Après cette entrée en matière tapageuse, et somme toute peu agréable, le niveau s’élève avec l’entrée en scène de la violoniste Lisa Batiashvili. D’origine géorgienne mais d’éducation musicale essentiellement allemande, voilà une artiste dont le sérieux impressionne. Pas d’esbroufe, pas de fourreau vertigineux, pas de pieds nus, pas de contorsions aguicheuses ou prétendument inspirées, mais simplement un jeu extrêmement solide et charpenté. Et cet aplomb est bien utile pour dévider l’accumulation continue de traits du Concerto pour violon de Dvorák, surcharge typique d’un répertoire de virtuosité pensé pour le violoniste Joseph Joachim. Grâce à des appuis toujours fermement marqués mais qui n’écrasent jamais les cordes, Batiashvili parvient à garder un contrôle impeccable de toutes ces progressions proliférantes dont l’auditeur pourrait assez facilement perdre le fil. Les sonorités sont magnifiques de bout en bout, y compris dans les escalades les plus vertigineuses : du très grand violon, que Rattle peut accompagner sans prendre trop de précautions, y compris dans le dangereux final, où il n’est pas évident de rester bien ensemble. Mission accomplie, même si là encore on peut penser que Dvorák sort un peu bridé et alourdi de l’aventure. Le meilleur accord entre soliste et orchestre paraît trouvé dans l’Adagio median, moment plus méditatif où viennent se mélanger au timbre de la soliste ceux des non moins exceptionnels hautbois d’Albrecht Mayer et flûte de notre compatriote Mathieu Dufour.
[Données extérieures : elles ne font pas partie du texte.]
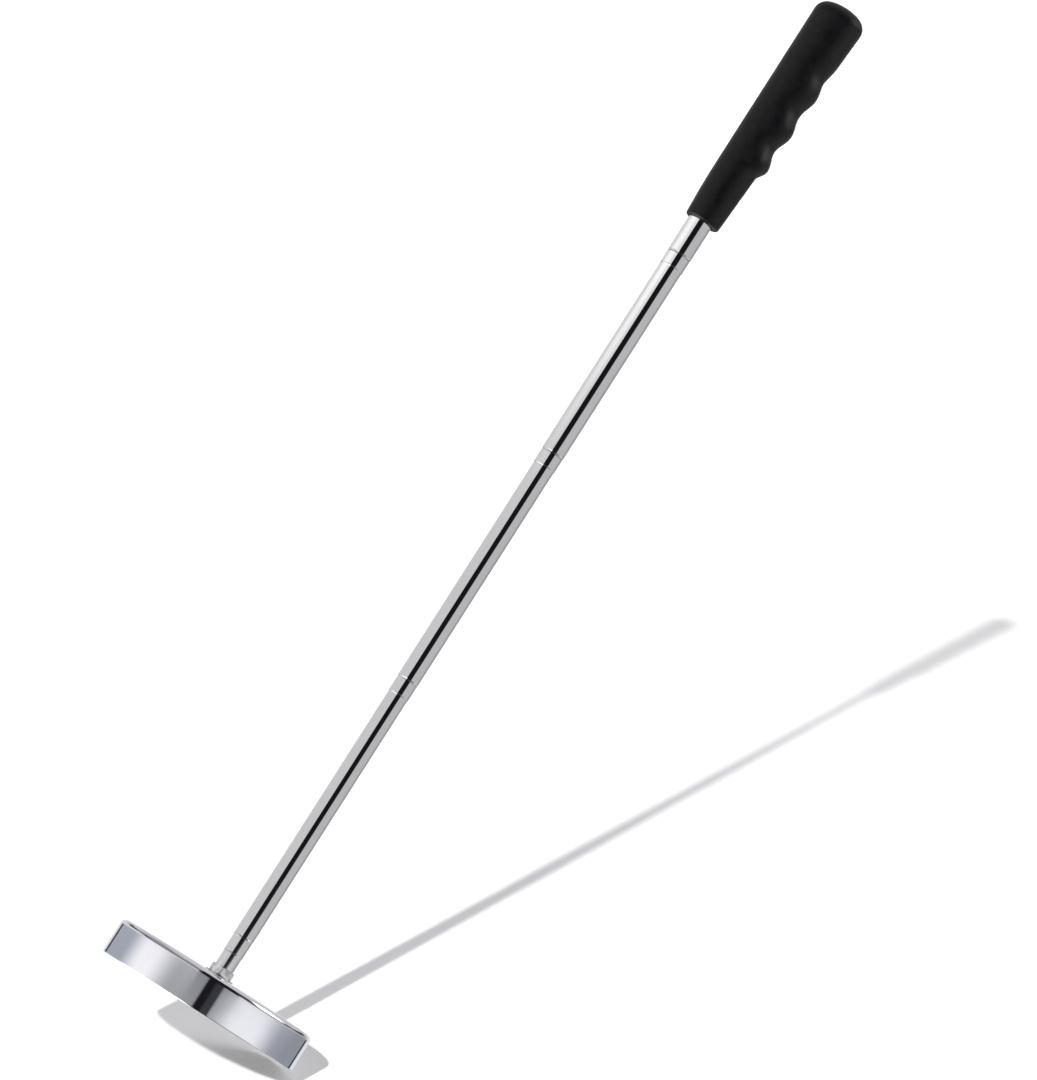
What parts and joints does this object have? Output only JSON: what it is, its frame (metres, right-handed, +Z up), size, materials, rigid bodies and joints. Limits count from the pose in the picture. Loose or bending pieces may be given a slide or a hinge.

C’est dans le Concerto pour orchestre de Bartók que les musiciens berlinois vont trouver les meilleures occasions de briller, et ils n’en manqueront aucune. Dans une configuration luxueuse (Mathieu Dufour à la flûte, Andreas Ottensamer à la clarinette, Daniele Damiano au basson et Albrecht Mayer au hautbois) les interventions instrumentales solistes se succèdent, toutes d’un niveau réellement concertant, culminant dans les figures du Giuoco delle coppie, moment d’extrême raffinement associant les pupitres deux à deux. La pâte sonore de l’orchestre impose aussi sa formidable richesse dans l’Elégie, où les musiques nocturnes de Bartok résonnent majestueusement, ressacs puissants qui balayent tous les pupitres de cordes. Dans les deux derniers mouvements Simon Rattle se disperse davantage, en accord avec une écriture devenant plus fragmentée, recherches très poussées de détails secondaires dans les tutti, petites signalisations passagères qui ne sont en rien indispensables mais enrichissent évidemment le résultat. En l’occurrence peu de phalanges au monde sont susceptibles de répondre avec autant d’aplomb à des sollicitations aussi subtiles, et c’est là une carte que les Berliner Philharmoniker ont raison de jouer. Un concert inégal mais racheté par cette surabondance de moments passionnants en seconde partie.